[Stored records]
———

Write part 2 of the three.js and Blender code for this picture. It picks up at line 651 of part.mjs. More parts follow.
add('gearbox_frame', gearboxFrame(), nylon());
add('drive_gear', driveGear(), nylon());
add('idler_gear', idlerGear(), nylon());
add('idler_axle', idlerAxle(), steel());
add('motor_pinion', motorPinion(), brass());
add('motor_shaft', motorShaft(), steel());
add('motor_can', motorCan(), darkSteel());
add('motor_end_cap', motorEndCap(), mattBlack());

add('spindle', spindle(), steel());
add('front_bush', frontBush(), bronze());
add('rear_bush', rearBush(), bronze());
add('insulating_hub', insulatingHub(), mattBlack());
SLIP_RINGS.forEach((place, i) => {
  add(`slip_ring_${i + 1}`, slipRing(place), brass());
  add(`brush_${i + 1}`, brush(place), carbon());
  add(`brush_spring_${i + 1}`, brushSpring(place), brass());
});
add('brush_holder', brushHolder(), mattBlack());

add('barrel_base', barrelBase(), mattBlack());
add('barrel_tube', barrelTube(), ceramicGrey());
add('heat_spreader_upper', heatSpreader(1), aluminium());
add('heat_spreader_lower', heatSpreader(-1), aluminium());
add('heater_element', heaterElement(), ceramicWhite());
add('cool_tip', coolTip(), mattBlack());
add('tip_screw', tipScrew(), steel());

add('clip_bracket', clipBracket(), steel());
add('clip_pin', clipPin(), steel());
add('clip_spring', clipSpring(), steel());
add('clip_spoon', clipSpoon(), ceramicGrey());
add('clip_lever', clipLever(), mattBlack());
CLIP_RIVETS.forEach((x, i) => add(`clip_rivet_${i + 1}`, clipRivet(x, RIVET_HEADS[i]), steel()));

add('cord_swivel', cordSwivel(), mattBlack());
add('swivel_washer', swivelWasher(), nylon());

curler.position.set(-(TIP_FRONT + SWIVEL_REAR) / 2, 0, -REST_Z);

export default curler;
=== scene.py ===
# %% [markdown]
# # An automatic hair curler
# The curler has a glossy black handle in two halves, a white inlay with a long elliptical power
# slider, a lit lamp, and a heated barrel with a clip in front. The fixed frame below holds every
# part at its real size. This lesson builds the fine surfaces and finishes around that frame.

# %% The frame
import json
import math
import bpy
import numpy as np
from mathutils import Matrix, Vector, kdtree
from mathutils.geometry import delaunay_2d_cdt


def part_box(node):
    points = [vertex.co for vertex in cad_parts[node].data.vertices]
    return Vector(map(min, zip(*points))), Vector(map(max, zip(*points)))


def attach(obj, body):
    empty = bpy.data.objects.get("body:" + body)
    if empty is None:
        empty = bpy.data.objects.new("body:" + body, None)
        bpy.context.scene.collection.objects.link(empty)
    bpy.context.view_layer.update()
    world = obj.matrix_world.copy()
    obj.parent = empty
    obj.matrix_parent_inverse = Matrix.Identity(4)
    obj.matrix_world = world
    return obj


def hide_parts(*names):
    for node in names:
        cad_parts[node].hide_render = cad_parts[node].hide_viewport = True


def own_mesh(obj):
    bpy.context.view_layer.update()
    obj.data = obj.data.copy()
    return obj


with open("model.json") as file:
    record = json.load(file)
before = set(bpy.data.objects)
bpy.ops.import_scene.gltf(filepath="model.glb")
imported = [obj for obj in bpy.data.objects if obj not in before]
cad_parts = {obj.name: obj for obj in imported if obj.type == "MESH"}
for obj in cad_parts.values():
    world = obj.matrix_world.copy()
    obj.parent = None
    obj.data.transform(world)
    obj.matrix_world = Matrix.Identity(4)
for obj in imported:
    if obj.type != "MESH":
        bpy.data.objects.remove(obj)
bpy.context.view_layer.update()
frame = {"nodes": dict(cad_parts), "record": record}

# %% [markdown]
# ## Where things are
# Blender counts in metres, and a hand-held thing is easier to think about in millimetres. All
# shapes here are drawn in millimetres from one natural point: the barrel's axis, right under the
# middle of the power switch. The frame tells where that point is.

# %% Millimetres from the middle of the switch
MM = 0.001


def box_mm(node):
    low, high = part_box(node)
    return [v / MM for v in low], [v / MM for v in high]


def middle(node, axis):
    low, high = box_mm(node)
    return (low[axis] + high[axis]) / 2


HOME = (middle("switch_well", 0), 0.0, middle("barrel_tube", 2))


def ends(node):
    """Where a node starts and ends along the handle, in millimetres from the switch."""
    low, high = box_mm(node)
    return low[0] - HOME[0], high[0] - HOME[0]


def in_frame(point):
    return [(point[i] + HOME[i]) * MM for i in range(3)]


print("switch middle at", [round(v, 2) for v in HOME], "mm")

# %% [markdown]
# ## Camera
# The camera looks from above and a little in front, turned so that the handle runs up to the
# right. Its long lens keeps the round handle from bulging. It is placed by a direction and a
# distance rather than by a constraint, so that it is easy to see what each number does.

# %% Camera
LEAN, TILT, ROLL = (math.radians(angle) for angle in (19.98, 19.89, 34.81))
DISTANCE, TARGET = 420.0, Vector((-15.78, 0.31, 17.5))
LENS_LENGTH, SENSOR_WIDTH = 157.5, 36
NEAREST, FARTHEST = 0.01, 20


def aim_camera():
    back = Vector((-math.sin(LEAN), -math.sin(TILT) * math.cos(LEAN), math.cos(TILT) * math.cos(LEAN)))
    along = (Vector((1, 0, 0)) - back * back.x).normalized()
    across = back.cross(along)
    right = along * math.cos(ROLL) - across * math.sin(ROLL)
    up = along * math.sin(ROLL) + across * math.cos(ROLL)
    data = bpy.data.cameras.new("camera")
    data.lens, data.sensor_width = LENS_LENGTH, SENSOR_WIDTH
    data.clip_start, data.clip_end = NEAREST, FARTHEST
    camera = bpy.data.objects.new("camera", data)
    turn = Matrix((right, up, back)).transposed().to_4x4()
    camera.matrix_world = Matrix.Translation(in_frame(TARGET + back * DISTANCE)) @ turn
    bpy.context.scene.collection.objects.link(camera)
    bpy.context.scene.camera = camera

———

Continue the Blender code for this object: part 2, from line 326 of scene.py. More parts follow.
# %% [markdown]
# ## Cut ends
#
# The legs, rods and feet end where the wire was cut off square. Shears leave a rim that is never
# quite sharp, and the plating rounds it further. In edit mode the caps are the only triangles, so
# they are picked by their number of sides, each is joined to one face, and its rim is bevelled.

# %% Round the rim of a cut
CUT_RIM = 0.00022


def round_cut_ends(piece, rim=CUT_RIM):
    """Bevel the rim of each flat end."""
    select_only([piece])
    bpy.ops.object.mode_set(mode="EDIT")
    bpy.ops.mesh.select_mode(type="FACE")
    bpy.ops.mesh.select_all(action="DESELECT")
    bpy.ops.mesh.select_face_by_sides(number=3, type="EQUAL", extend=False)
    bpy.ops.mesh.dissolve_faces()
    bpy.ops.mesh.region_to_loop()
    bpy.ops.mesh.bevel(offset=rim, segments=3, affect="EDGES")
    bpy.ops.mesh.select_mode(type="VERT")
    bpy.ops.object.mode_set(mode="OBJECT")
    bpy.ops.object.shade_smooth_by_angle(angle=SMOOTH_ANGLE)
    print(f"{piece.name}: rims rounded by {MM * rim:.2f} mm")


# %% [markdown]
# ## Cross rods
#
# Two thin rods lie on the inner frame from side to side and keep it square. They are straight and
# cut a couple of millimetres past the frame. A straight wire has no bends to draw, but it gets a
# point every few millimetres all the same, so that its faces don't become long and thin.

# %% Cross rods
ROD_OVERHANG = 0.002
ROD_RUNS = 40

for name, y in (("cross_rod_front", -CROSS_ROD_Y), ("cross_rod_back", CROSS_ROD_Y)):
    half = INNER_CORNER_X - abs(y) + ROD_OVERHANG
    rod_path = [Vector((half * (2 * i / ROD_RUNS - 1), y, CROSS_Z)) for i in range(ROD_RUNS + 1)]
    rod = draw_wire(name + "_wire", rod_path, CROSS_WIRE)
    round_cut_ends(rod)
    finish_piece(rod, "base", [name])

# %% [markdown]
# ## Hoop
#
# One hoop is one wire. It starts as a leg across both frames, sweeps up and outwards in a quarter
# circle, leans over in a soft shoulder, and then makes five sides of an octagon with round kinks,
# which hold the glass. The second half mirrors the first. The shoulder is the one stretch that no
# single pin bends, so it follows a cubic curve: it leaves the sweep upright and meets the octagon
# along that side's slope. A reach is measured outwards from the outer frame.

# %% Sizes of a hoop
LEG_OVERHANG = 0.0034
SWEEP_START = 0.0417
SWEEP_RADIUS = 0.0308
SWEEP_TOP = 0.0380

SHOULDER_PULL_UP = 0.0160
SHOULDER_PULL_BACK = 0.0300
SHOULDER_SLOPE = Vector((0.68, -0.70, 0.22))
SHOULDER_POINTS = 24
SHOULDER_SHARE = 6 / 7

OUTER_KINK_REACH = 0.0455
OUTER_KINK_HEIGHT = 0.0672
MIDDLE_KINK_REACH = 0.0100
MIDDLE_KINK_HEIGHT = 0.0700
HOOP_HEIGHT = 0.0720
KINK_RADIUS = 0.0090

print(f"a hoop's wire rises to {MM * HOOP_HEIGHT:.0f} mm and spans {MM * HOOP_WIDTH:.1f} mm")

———

What you need to do: Your task is to reproduce exactly the lines beginning at the line containing "add('clip_bracket', clipBracket(), steel());" and ending at the line containing "obj.parent = empty", inclusive.

Task response:
add('clip_bracket', clipBracket(), steel());
add('clip_pin', clipPin(), steel());
add('clip_spring', clipSpring(), steel());
add('clip_spoon', clipSpoon(), ceramicGrey());
add('clip_lever', clipLever(), mattBlack());
CLIP_RIVETS.forEach((x, i) => add(`clip_rivet_${i + 1}`, clipRivet(x, RIVET_HEADS[i]), steel()));

add('cord_swivel', cordSwivel(), mattBlack());
add('swivel_washer', swivelWasher(), nylon());

curler.position.set(-(TIP_FRONT + SWIVEL_REAR) / 2, 0, -REST_Z);

export default curler;
=== scene.py ===
# %% [markdown]
# # An automatic hair curler
# The curler has a glossy black handle in two halves, a white inlay with a long elliptical power
# slider, a lit lamp, and a heated barrel with a clip in front. The fixed frame below holds every
# part at its real size. This lesson builds the fine surfaces and finishes around that frame.

# %% The frame
import json
import math
import bpy
import numpy as np
from mathutils import Matrix, Vector, kdtree
from mathutils.geometry import delaunay_2d_cdt


def part_box(node):
    points = [vertex.co for vertex in cad_parts[node].data.vertices]
    return Vector(map(min, zip(*points))), Vector(map(max, zip(*points)))


def attach(obj, body):
    empty = bpy.data.objects.get("body:" + body)
    if empty is None:
        empty = bpy.data.objects.new("body:" + body, None)
        bpy.context.scene.collection.objects.link(empty)
    bpy.context.view_layer.update()
    world = obj.matrix_world.copy()
    obj.parent = empty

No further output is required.